The listing below holds a line with "Keep writing the" and a later line with "-math.sin(IRON_SLOPE))". Write out those two lines and every line between them, exactly, and nothing else.

——

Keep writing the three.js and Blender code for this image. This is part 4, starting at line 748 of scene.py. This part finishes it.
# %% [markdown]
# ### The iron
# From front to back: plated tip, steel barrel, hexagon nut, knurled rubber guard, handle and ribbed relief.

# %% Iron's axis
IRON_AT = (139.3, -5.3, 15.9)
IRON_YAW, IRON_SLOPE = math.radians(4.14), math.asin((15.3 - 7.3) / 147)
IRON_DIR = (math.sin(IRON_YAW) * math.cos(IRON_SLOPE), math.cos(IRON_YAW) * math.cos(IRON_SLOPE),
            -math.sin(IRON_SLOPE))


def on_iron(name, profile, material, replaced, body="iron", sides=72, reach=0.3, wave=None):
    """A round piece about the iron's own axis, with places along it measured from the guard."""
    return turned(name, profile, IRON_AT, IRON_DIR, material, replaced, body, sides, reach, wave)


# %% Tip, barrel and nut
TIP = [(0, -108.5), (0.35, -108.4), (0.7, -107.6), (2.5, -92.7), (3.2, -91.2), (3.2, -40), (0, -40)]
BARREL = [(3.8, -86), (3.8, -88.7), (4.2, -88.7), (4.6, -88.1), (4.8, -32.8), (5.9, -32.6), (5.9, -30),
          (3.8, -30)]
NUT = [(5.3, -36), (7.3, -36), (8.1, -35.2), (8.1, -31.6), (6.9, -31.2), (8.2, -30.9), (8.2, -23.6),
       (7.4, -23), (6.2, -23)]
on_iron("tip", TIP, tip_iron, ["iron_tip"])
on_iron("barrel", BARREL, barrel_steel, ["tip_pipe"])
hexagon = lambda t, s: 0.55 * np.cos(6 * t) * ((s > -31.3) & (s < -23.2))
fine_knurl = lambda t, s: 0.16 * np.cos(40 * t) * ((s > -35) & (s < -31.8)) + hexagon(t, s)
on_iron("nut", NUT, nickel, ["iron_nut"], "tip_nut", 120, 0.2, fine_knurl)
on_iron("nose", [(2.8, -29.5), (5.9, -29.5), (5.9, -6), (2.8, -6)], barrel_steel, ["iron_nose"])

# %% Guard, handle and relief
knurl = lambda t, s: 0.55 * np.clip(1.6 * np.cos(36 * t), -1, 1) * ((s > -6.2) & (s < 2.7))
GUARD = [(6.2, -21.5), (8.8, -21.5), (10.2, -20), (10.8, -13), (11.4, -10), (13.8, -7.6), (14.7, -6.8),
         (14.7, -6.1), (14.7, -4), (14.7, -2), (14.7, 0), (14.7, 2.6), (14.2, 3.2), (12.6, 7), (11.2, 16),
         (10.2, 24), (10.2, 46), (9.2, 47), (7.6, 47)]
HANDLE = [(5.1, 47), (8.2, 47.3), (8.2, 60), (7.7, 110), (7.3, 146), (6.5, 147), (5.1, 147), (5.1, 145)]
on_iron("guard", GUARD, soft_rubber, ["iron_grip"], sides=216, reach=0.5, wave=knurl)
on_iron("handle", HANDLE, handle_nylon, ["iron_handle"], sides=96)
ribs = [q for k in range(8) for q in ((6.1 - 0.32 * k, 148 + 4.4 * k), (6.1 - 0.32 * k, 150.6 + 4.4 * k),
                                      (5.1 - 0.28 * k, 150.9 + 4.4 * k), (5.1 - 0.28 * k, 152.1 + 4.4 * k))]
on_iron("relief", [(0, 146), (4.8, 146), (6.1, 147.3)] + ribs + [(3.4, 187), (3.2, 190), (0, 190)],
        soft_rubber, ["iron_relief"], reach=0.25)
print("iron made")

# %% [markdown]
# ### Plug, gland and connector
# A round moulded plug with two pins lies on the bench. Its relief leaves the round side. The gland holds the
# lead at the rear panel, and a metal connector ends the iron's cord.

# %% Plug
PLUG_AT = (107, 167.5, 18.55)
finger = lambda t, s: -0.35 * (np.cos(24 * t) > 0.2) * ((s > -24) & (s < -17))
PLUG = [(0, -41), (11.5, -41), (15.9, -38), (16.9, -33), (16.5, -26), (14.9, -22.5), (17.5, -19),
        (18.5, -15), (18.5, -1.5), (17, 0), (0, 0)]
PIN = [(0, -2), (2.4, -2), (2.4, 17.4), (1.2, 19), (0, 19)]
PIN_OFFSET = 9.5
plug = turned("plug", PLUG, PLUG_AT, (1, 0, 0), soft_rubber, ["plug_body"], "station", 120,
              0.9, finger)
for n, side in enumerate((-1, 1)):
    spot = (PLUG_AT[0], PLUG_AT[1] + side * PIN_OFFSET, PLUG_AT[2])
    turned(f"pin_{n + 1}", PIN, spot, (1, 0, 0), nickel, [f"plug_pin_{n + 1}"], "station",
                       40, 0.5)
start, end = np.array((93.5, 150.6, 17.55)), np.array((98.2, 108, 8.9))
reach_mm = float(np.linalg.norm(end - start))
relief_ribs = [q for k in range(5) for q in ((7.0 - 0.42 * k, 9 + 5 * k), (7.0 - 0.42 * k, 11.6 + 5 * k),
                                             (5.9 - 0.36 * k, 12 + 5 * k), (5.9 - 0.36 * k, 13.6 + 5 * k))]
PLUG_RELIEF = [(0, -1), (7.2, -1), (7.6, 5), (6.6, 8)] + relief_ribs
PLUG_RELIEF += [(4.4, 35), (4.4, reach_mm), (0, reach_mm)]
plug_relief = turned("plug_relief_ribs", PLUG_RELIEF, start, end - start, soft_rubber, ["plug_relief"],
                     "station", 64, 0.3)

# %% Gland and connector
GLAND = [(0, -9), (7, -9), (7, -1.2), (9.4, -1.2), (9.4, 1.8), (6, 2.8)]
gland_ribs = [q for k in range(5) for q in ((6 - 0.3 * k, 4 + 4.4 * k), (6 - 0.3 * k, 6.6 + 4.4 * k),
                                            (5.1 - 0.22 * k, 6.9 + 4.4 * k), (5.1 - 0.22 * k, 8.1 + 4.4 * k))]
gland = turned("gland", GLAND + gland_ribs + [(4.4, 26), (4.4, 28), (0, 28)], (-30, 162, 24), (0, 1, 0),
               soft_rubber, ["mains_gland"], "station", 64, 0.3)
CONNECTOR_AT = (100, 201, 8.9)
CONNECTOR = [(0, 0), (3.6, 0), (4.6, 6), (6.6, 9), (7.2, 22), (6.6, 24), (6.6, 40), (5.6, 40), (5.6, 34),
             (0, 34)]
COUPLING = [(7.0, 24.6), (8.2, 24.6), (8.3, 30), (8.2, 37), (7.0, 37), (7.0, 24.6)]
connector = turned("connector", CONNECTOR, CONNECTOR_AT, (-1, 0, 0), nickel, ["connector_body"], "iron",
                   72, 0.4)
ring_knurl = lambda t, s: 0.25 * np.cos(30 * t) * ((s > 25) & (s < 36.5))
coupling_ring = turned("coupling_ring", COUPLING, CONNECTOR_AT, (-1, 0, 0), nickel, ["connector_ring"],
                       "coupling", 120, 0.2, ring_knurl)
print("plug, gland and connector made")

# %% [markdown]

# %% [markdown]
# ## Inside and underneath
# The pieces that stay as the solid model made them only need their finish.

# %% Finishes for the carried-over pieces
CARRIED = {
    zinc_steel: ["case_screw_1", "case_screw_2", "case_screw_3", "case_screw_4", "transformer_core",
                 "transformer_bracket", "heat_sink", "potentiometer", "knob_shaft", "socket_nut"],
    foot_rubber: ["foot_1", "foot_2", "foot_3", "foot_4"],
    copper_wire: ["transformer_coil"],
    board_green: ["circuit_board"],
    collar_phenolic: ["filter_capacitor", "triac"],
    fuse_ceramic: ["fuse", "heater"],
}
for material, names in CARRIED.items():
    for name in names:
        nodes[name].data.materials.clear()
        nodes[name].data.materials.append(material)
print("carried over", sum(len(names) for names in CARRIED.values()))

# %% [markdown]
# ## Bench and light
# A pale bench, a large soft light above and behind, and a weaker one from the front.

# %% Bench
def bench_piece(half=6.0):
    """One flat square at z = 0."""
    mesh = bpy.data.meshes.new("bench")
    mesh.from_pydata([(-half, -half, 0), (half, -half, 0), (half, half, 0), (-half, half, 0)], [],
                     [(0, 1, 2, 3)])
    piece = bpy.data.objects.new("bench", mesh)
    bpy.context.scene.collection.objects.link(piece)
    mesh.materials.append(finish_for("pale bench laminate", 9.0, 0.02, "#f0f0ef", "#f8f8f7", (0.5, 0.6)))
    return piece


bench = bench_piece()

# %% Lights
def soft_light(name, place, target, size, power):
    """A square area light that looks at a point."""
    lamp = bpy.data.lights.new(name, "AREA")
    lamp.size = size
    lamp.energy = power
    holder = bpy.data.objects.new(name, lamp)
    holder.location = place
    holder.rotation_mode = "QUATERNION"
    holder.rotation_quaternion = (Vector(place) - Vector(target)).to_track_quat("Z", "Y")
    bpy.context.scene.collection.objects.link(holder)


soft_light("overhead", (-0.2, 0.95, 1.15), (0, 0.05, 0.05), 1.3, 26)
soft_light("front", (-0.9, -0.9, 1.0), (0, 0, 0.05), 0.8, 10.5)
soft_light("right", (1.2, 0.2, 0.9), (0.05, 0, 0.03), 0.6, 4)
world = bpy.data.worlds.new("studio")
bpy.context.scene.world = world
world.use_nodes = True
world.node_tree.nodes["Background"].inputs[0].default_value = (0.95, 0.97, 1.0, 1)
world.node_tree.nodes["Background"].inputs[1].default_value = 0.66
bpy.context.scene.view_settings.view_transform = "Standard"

——

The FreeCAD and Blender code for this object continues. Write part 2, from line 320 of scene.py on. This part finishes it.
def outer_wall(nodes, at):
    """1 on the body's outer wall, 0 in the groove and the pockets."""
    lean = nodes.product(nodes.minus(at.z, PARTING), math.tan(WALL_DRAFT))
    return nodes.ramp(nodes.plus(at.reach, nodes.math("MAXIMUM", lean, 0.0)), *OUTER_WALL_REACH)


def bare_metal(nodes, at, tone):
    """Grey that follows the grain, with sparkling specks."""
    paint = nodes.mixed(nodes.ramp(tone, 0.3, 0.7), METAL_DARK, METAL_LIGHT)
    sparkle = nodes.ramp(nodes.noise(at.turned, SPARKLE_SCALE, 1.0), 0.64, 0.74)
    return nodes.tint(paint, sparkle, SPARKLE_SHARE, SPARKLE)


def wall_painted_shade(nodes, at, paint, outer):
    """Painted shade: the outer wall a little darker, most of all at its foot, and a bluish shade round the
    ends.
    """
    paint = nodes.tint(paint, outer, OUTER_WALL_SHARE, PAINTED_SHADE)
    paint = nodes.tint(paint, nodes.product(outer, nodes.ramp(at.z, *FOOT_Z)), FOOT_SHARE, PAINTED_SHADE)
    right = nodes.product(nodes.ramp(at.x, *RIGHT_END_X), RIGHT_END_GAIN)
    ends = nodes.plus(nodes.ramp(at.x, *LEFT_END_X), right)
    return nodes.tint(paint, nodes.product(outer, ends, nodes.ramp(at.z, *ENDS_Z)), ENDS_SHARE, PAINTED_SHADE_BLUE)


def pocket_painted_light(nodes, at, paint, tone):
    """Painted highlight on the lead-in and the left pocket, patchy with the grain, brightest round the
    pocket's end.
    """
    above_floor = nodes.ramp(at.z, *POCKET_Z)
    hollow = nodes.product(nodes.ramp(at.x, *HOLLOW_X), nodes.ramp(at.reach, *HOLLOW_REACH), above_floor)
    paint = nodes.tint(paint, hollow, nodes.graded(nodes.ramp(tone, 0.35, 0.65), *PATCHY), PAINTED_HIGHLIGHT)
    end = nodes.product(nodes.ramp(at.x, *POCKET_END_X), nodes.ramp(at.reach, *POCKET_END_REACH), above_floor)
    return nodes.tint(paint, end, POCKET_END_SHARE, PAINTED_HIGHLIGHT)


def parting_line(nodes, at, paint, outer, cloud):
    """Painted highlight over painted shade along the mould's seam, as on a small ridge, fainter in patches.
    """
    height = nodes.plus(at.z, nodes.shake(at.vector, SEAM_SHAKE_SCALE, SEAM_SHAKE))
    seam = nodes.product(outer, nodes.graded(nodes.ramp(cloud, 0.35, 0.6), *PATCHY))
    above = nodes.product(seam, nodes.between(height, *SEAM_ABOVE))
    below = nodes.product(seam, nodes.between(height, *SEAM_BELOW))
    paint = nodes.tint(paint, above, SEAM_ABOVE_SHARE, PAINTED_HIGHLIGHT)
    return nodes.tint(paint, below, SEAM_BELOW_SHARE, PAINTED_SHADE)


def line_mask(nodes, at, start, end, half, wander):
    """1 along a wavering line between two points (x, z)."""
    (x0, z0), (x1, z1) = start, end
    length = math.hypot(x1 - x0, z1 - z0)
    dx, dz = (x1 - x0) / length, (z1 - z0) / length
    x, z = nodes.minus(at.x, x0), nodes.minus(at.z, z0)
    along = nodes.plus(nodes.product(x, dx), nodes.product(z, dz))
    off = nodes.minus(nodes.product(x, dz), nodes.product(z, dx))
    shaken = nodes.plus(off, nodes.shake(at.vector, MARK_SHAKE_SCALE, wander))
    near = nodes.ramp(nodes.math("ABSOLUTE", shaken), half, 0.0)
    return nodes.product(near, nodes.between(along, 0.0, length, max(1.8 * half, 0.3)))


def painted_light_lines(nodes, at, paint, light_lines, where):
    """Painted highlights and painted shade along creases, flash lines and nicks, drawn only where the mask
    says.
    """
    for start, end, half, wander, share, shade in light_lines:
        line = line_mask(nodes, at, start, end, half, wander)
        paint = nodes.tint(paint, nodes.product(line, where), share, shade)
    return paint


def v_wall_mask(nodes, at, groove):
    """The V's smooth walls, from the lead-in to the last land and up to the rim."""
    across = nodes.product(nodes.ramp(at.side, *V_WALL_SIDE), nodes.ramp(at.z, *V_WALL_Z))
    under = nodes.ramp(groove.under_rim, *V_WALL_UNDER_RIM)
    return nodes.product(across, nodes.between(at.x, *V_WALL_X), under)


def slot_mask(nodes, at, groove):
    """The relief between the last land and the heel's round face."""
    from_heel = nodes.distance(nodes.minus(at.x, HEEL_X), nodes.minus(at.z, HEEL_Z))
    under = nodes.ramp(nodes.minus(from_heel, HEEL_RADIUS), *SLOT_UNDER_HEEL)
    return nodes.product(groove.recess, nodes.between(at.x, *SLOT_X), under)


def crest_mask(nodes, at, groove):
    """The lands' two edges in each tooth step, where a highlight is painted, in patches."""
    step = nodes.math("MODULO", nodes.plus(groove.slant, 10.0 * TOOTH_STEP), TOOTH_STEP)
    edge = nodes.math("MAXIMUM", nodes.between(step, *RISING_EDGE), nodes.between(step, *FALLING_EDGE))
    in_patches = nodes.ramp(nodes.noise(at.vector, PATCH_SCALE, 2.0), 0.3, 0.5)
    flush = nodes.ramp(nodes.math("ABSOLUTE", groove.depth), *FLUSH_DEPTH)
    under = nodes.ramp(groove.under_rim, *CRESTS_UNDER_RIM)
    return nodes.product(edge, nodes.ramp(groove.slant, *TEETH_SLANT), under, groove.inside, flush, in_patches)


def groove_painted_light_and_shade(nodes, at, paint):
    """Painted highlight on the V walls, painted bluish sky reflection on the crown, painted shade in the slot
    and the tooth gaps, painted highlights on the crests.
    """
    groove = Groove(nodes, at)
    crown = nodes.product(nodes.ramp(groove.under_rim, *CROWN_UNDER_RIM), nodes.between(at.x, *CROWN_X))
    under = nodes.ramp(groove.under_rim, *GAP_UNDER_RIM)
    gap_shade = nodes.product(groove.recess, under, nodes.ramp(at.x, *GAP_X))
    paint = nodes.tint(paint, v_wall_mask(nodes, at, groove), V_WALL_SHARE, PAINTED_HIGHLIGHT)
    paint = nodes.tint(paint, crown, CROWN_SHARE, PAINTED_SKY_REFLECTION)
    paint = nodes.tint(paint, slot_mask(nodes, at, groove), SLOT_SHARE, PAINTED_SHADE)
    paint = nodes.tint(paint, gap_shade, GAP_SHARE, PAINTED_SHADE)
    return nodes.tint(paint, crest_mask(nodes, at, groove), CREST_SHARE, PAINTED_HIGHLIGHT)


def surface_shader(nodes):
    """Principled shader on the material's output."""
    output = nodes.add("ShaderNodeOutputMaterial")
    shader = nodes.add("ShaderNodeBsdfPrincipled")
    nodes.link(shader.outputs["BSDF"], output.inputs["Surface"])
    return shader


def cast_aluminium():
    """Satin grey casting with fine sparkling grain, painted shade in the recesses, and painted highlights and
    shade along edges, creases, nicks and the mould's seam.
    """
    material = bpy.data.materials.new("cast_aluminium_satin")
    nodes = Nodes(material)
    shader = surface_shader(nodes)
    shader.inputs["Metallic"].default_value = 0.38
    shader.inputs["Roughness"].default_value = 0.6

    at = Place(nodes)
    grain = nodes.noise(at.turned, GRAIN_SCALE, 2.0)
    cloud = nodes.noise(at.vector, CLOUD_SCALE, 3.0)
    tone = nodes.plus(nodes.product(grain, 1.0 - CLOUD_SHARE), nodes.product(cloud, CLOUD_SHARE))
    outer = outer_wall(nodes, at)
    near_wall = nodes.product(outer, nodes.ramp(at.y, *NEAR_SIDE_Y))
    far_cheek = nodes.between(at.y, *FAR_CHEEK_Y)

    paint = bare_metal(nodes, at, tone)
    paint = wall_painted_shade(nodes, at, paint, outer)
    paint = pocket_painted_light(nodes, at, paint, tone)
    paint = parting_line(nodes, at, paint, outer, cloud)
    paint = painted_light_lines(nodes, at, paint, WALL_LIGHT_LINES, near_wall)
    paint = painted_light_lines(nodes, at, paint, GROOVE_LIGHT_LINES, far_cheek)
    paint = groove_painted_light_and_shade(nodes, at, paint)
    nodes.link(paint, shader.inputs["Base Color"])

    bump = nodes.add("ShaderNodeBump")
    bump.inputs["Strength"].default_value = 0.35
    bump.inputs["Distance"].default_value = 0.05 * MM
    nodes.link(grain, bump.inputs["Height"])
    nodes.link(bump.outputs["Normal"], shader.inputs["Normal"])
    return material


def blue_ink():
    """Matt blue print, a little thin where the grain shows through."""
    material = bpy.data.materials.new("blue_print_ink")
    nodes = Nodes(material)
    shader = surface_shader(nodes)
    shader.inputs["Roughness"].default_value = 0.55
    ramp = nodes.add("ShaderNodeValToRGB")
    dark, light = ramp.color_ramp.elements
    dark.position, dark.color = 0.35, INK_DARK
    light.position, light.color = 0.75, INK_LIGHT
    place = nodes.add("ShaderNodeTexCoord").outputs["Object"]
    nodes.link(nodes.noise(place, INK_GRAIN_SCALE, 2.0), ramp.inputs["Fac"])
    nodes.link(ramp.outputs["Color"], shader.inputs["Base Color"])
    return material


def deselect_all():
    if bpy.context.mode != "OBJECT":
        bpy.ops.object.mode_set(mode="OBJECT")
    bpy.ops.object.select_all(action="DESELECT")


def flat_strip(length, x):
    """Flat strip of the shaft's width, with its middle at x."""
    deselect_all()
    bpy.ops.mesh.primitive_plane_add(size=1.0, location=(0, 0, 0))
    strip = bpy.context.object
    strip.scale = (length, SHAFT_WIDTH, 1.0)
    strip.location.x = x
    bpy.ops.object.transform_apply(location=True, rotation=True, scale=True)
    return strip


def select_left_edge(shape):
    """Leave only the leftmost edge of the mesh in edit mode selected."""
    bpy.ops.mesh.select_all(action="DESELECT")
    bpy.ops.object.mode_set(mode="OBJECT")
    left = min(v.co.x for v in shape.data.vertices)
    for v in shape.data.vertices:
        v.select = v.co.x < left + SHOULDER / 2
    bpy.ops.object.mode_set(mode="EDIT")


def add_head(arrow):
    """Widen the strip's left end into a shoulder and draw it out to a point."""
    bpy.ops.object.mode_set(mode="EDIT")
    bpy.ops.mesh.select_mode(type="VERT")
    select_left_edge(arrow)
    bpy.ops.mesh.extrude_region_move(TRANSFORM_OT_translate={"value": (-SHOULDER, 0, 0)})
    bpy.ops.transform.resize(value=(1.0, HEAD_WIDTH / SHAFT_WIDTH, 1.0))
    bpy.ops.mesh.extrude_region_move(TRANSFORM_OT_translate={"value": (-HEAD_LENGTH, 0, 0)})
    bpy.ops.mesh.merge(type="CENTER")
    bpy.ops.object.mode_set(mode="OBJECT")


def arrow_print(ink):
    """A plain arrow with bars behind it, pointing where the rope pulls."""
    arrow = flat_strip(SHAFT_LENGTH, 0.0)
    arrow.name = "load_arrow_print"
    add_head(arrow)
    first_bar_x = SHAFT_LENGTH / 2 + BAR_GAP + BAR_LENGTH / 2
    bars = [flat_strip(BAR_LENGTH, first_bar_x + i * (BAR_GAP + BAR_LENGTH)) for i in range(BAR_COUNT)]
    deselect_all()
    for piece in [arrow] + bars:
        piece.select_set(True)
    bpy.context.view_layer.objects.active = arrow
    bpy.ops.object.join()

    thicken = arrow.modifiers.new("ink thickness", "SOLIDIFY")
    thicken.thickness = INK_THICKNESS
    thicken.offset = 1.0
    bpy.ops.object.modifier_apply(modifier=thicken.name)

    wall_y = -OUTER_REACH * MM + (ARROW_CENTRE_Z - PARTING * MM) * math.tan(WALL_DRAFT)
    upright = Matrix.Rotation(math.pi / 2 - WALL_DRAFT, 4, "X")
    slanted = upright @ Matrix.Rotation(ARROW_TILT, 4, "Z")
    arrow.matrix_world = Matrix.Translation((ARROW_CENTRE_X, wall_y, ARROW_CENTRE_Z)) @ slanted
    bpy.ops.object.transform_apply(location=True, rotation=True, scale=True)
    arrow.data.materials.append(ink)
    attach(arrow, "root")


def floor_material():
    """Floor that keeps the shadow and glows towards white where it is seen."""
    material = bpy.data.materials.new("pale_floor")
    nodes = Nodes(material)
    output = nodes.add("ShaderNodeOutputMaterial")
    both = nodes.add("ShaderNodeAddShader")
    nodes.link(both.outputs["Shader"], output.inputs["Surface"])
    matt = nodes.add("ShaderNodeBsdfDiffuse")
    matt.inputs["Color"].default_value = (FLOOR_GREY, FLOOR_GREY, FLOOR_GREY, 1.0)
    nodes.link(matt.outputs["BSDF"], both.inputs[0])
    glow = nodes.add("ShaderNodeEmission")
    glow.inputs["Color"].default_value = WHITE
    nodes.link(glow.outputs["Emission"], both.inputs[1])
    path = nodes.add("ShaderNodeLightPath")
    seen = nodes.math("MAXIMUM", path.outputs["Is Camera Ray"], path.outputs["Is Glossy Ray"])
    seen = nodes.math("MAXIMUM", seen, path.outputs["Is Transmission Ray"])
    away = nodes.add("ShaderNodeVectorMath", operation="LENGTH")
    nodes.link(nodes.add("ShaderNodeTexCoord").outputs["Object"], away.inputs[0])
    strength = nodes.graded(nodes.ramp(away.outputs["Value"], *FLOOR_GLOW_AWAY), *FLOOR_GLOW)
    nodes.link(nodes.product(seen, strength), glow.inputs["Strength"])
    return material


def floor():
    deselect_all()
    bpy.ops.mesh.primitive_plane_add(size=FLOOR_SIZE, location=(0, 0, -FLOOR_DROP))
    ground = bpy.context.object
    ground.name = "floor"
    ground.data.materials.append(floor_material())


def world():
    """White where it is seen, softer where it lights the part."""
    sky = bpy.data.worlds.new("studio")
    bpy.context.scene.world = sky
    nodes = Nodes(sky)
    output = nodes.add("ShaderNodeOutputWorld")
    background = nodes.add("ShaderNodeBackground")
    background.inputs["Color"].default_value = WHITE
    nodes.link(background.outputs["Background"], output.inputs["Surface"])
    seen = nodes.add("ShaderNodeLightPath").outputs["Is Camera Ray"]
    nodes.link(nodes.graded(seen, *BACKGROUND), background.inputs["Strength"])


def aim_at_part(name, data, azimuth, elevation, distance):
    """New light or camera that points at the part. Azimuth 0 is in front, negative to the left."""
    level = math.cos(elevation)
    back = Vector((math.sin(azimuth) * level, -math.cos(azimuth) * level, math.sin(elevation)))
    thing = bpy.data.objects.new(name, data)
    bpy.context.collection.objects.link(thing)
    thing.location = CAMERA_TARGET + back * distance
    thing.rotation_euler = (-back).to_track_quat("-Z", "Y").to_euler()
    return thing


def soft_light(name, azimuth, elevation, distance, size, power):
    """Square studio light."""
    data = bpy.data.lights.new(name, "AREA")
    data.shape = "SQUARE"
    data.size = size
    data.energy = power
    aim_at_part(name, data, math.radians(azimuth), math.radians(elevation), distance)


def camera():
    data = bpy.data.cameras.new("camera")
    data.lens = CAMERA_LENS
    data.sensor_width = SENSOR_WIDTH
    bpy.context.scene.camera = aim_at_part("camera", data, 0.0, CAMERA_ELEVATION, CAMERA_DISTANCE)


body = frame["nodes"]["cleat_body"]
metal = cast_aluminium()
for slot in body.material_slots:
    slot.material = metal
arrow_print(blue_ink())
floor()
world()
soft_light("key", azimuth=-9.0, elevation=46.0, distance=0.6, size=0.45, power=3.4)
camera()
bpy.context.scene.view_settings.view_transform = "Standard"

——

Answer for the task:
Keep writing the three.js and Blender code for this image. This is part 4, starting at line 748 of scene.py. This part finishes it.
# %% [markdown]
# ### The iron
# From front to back: plated tip, steel barrel, hexagon nut, knurled rubber guard, handle and ribbed relief.

# %% Iron's axis
IRON_AT = (139.3, -5.3, 15.9)
IRON_YAW, IRON_SLOPE = math.radians(4.14), math.asin((15.3 - 7.3) / 147)
IRON_DIR = (math.sin(IRON_YAW) * math.cos(IRON_SLOPE), math.cos(IRON_YAW) * math.cos(IRON_SLOPE),
            -math.sin(IRON_SLOPE))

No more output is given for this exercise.